En outre, tant qu’un impudique n’est pas marié, son inconduite ne trouve aucune légitimité. Il s’agit d’une passion errante, inquiète et sans but. Mais une fois que cette personne est mariée, le désir d’avoir des enfants et de remplir le Ciel d’élus donne à sa recherche du plaisir une noble motivation et une finalité louable. C’est ce qu’explique saint Augustin : « Le mariage modère et rend en quelque sorte plus chastes les ardeurs de la chair, car, par le désir d’avoir des enfants, au plaisir bouillant des sens se mêle je ne sais quelle gravité qui, dans le commerce de l’homme et de la femme, naît de l’intention réfléchie d’être bientôt père et mère »[10].
L’acte conjugal est enfin un remède à la concupiscence pour une dernière raison. Les relations conjugales satisfont le désir charnel, si bien que, après avoir usé du mariage, les époux sont moins tentés de commettre des actes impudiques. Supposons un homme dévoré par une soif brûlante. Tant qu’il n’a pas bu, il brûle. Mais après avoir bu l’eau dont il a besoin, il est désaltéré, repu, son désir ardent est assouvi. C’est pourquoi saint Paul écrivait aux veuves et aux célibataires : « Il vaut mieux se marier que de brûler »[11]. Il conseillait aussi aux époux : « Pour éviter l’impudicité, que chaque homme ait sa femme, et que chaque femme ait son mari »[12].
Et saint Thomas suppose la même raison quand il écrit : « Envisagé comme remède à la concupiscence, et c’est là sa fin secondaire, le mariage exige que le devoir conjugal soit en tout temps rendu à celui qui le demande »[13]. « Le devoir conjugal est pour la femme un remède contre la concupiscence »[14].

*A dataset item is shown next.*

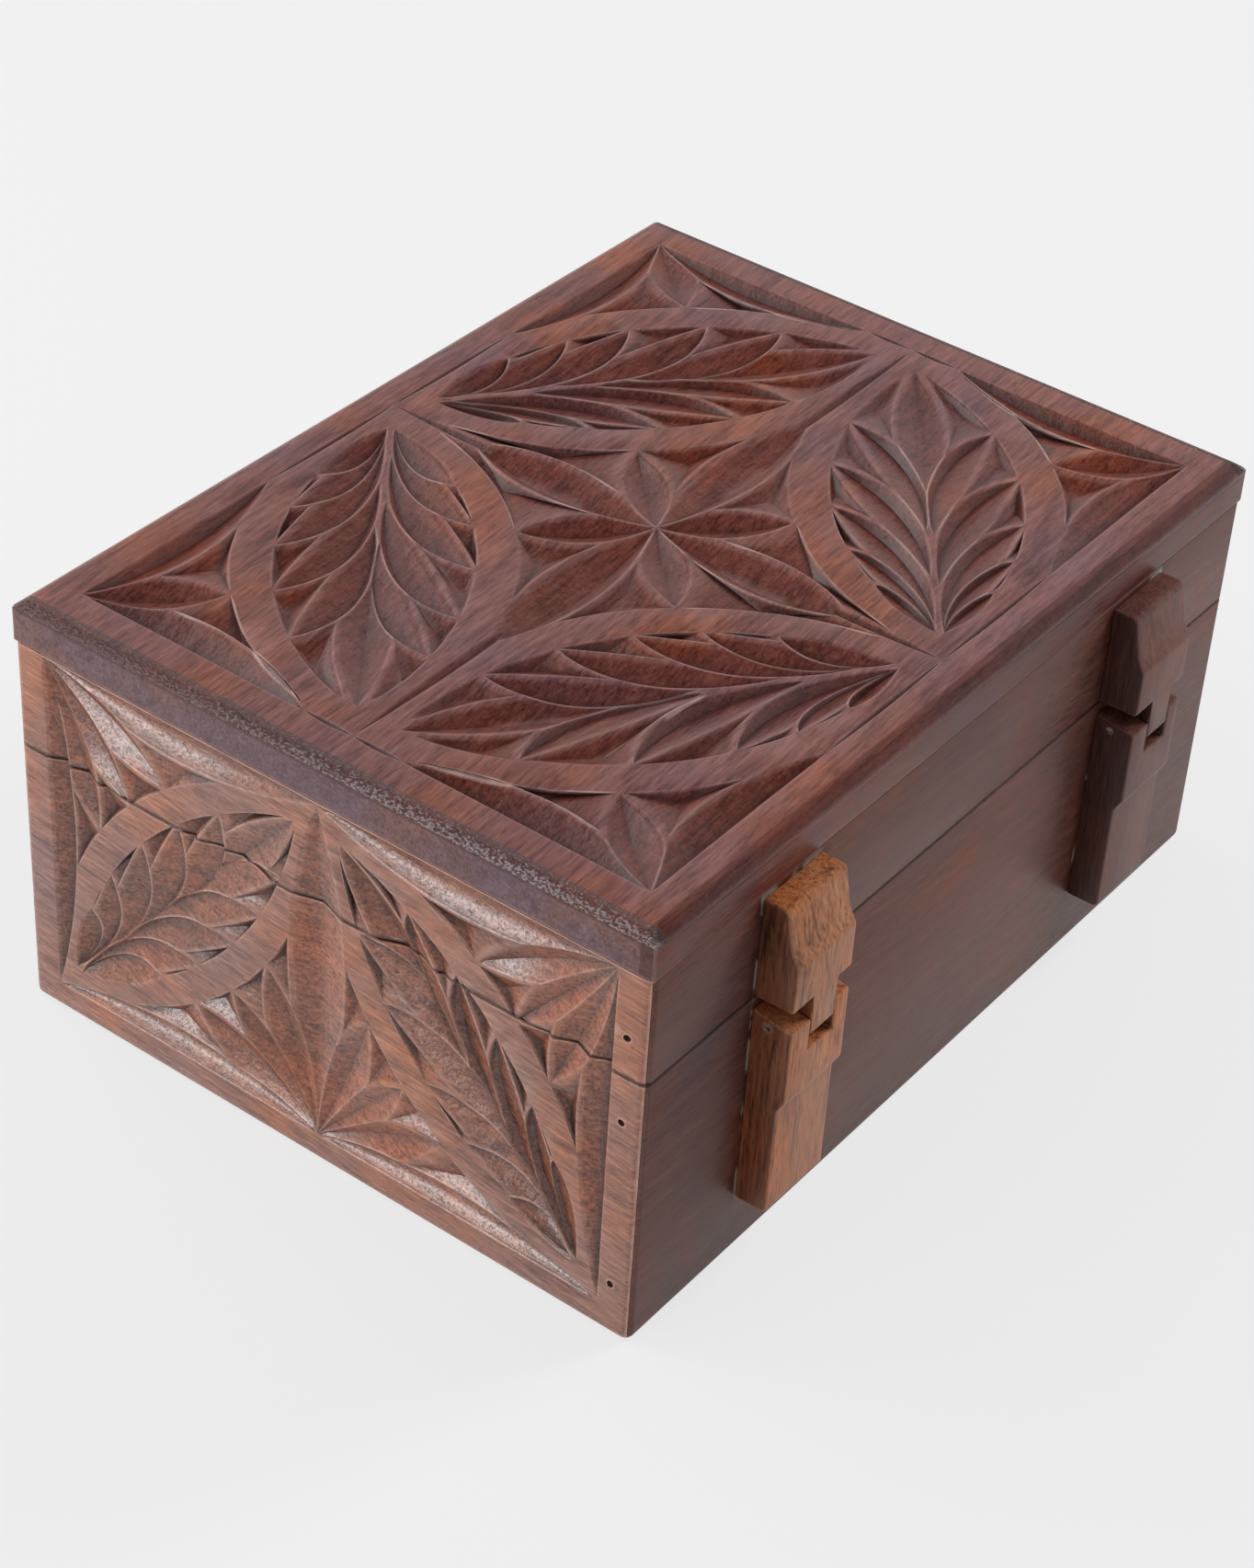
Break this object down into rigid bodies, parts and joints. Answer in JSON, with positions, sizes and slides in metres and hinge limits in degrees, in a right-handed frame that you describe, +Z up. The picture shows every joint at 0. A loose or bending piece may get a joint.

Cette explication est confirmée par une sentence du tribunal de la Rote Romaine du 22 janvier 1944, sentence que, en raison de son importance, le pape Pie XII a voulu insérer dans les Acta Apostolicae Sedis : « Au sujet de la seconde des fins du mariage, du “remède à la concupiscence” et de sa relation à la fin première, il y a peu à dire. Il est facile de comprendre que cette fin est, par sa nature même, subordonnée à la fin première de la génération. Car la concupiscence est apaisée dans le mariage et au moyen du mariage par l’usage licite de la faculté génératrice »[15].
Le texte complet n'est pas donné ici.